Help On Electrodynamics Problem

[Johnny5]

Unlike some of my recent threads, this one is actually a specific problem I need help with.

 

I think the answer is snell's law, but its been years since I have solved it.

 

You can get to Brewster's angle if you keep going.

 

Here is the problem.

 

You have an electromagnetic wave incident upon some surface.

 

There is an incident wave, a transmitted wave, and a reflected wave.

 

The permittivity constant of the one medium is e₁ and the permittivity constant of the other medium is e₂.

 

Denote the angle of incidence by q_i, and the transmitted angle by q_t.

 

Using boundary conditions on the electric field E, find a relationship between the angle of incidence, and the transmitted angle.

 

Now I have been reading about 5 books on EM, and optics, as far as boundary conditions go.

 

I remember doing it years ago, and again, none of the books are clear.

 

I used Gauss' law at the boundary to get the boundary conditions on the E field.

 

I think Ampere's law gets you the boundary conditions for the B field, but that doesn't matter in this problem, at least i dont think so.

 

There is a boundary condition for the perpendicular components of the E field, and another for the parallel components.

 

In the books they just say "electric field is continuous across the boundary."

 

So here is what i think the answer is, but I'm not sure.

 

e₁ sin(q_i ) = e₂ sin(q_t )

 

None of the books cover the vector relationships at the boundary very well.

 

So any insight would be appreciated.

 

Thank you

 

 

PS: Also, I know that isn't exactly Snell's law, Snell's law is:

 

n₁ sin(q_i ) = n₂ sin(q_t )

 

Where n1,n2 are the index of refractions of the mediums.

 

But there is a relationship between them, the speed of light, and the permittivity.

 

In general:

 

n = (em/e₀m₀ )^1/2

 

 

Where the numerator is the product of the permittivity and permeability of the medium, and the denominator is for free space.

 

So equivalently:

 

n = c(em)^1/2

 

And letting v denote the speed of light in the medium we also have:

 

n = c/v

[swansont]

Gauss's law tells you that the perpendicular component can only be discontinuos across a surface if there is a surface charge.
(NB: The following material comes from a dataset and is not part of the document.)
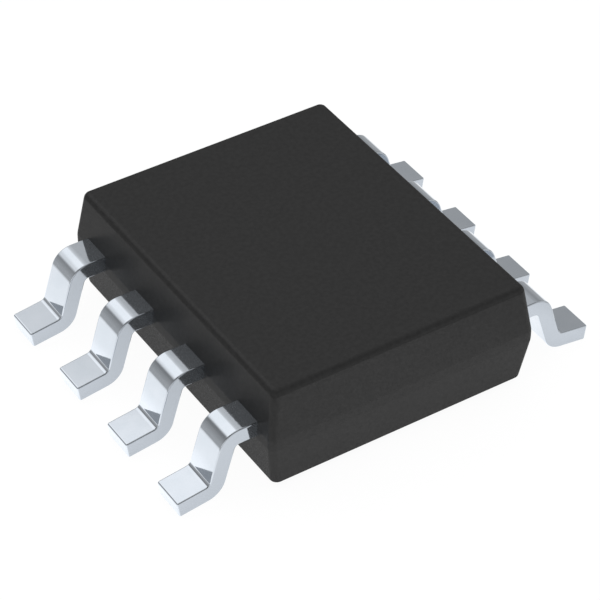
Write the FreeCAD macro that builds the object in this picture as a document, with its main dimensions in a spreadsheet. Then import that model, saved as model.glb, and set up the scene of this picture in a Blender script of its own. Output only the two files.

The parallel component must be continuous.

[Johnny5]

Gauss's law tells you that the perpendicular component can only be discontinuos across a surface if there is a surface charge. The parallel component must be continuous.

 

What if the free charge is zero at the surface? I take it that this means that the perpendicular component must be continuous?

 

And you are saying the parallel component will be continuous regardless of whether or not there is a surface charge?

 

 

What I really want to do is figure out the relationship between the angle of incidence and the angle of reflection, in terms of the permittivities of both mediums. And I want to do that using the boundary conditions. I presume the correct answer is something close to Snell's law.